Available data:
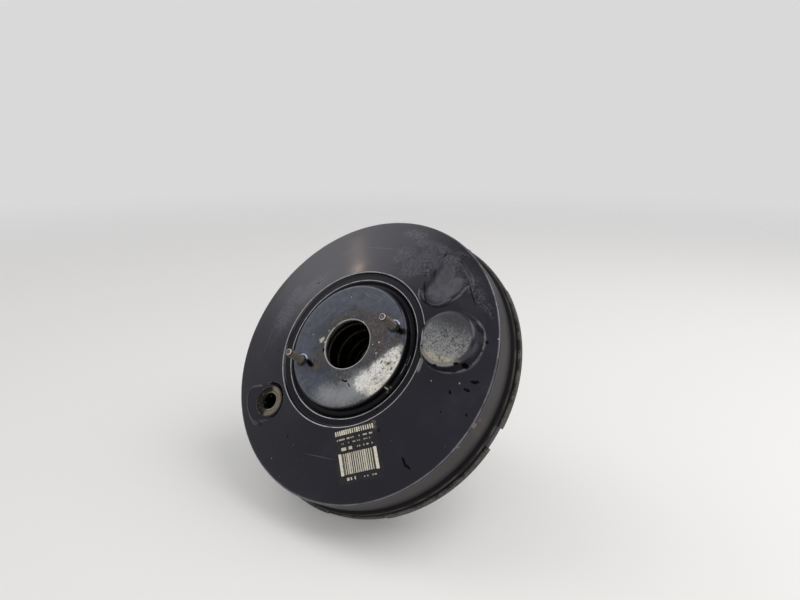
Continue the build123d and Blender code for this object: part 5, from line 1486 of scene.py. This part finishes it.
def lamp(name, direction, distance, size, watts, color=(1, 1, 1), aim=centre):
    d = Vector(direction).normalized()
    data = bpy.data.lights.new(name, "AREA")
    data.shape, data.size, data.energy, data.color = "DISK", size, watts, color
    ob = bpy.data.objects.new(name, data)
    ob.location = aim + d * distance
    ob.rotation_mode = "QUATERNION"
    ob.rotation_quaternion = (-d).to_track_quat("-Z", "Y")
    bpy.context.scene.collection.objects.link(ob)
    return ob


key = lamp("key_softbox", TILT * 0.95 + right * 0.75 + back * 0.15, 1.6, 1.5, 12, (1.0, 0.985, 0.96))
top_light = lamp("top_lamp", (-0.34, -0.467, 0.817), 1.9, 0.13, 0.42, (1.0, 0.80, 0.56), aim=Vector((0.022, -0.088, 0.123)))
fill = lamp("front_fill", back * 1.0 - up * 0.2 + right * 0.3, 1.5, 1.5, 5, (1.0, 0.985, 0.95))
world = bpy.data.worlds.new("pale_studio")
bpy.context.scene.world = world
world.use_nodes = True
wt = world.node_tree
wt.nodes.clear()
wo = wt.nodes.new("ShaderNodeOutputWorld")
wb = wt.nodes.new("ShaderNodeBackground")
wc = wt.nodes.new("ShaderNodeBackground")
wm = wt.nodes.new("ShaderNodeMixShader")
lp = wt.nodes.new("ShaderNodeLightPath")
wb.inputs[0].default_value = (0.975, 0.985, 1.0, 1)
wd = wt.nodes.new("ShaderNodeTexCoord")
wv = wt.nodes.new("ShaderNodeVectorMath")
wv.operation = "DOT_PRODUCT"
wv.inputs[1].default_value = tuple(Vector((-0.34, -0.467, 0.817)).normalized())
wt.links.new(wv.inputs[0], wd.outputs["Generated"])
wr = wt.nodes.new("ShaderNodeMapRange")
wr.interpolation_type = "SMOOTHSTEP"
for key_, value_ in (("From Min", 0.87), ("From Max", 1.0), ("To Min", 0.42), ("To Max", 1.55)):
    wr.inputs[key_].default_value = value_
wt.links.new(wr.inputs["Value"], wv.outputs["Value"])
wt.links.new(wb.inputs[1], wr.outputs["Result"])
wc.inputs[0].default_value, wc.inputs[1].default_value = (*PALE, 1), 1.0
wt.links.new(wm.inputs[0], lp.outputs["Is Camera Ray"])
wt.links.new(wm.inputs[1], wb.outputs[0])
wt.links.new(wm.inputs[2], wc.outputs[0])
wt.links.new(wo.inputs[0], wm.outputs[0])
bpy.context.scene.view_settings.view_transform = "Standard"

Goal: Return the material in full, exactly as shown.

Output:
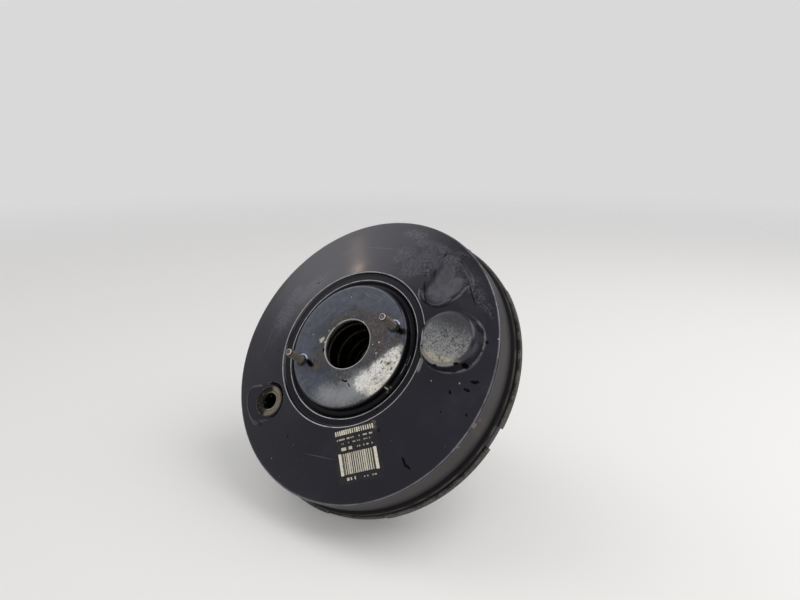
Continue the build123d and Blender code for this object: part 5, from line 1486 of scene.py. This part finishes it.
def lamp(name, direction, distance, size, watts, color=(1, 1, 1), aim=centre):
    d = Vector(direction).normalized()
    data = bpy.data.lights.new(name, "AREA")
    data.shape, data.size, data.energy, data.color = "DISK", size, watts, color
    ob = bpy.data.objects.new(name, data)
    ob.location = aim + d * distance
    ob.rotation_mode = "QUATERNION"
    ob.rotation_quaternion = (-d).to_track_quat("-Z", "Y")
    bpy.context.scene.collection.objects.link(ob)
    return ob


key = lamp("key_softbox", TILT * 0.95 + right * 0.75 + back * 0.15, 1.6, 1.5, 12, (1.0, 0.985, 0.96))
top_light = lamp("top_lamp", (-0.34, -0.467, 0.817), 1.9, 0.13, 0.42, (1.0, 0.80, 0.56), aim=Vector((0.022, -0.088, 0.123)))
fill = lamp("front_fill", back * 1.0 - up * 0.2 + right * 0.3, 1.5, 1.5, 5, (1.0, 0.985, 0.95))
world = bpy.data.worlds.new("pale_studio")
bpy.context.scene.world = world
world.use_nodes = True
wt = world.node_tree
wt.nodes.clear()
wo = wt.nodes.new("ShaderNodeOutputWorld")
wb = wt.nodes.new("ShaderNodeBackground")
wc = wt.nodes.new("ShaderNodeBackground")
wm = wt.nodes.new("ShaderNodeMixShader")
lp = wt.nodes.new("ShaderNodeLightPath")
wb.inputs[0].default_value = (0.975, 0.985, 1.0, 1)
wd = wt.nodes.new("ShaderNodeTexCoord")
wv = wt.nodes.new("ShaderNodeVectorMath")
wv.operation = "DOT_PRODUCT"
wv.inputs[1].default_value = tuple(Vector((-0.34, -0.467, 0.817)).normalized())
wt.links.new(wv.inputs[0], wd.outputs["Generated"])
wr = wt.nodes.new("ShaderNodeMapRange")
wr.interpolation_type = "SMOOTHSTEP"
for key_, value_ in (("From Min", 0.87), ("From Max", 1.0), ("To Min", 0.42), ("To Max", 1.55)):
    wr.inputs[key_].default_value = value_
wt.links.new(wr.inputs["Value"], wv.outputs["Value"])
wt.links.new(wb.inputs[1], wr.outputs["Result"])
wc.inputs[0].default_value, wc.inputs[1].default_value = (*PALE, 1), 1.0
wt.links.new(wm.inputs[0], lp.outputs["Is Camera Ray"])
wt.links.new(wm.inputs[1], wb.outputs[0])
wt.links.new(wm.inputs[2], wc.outputs[0])
wt.links.new(wo.inputs[0], wm.outputs[0])
bpy.context.scene.view_settings.view_transform = "Standard"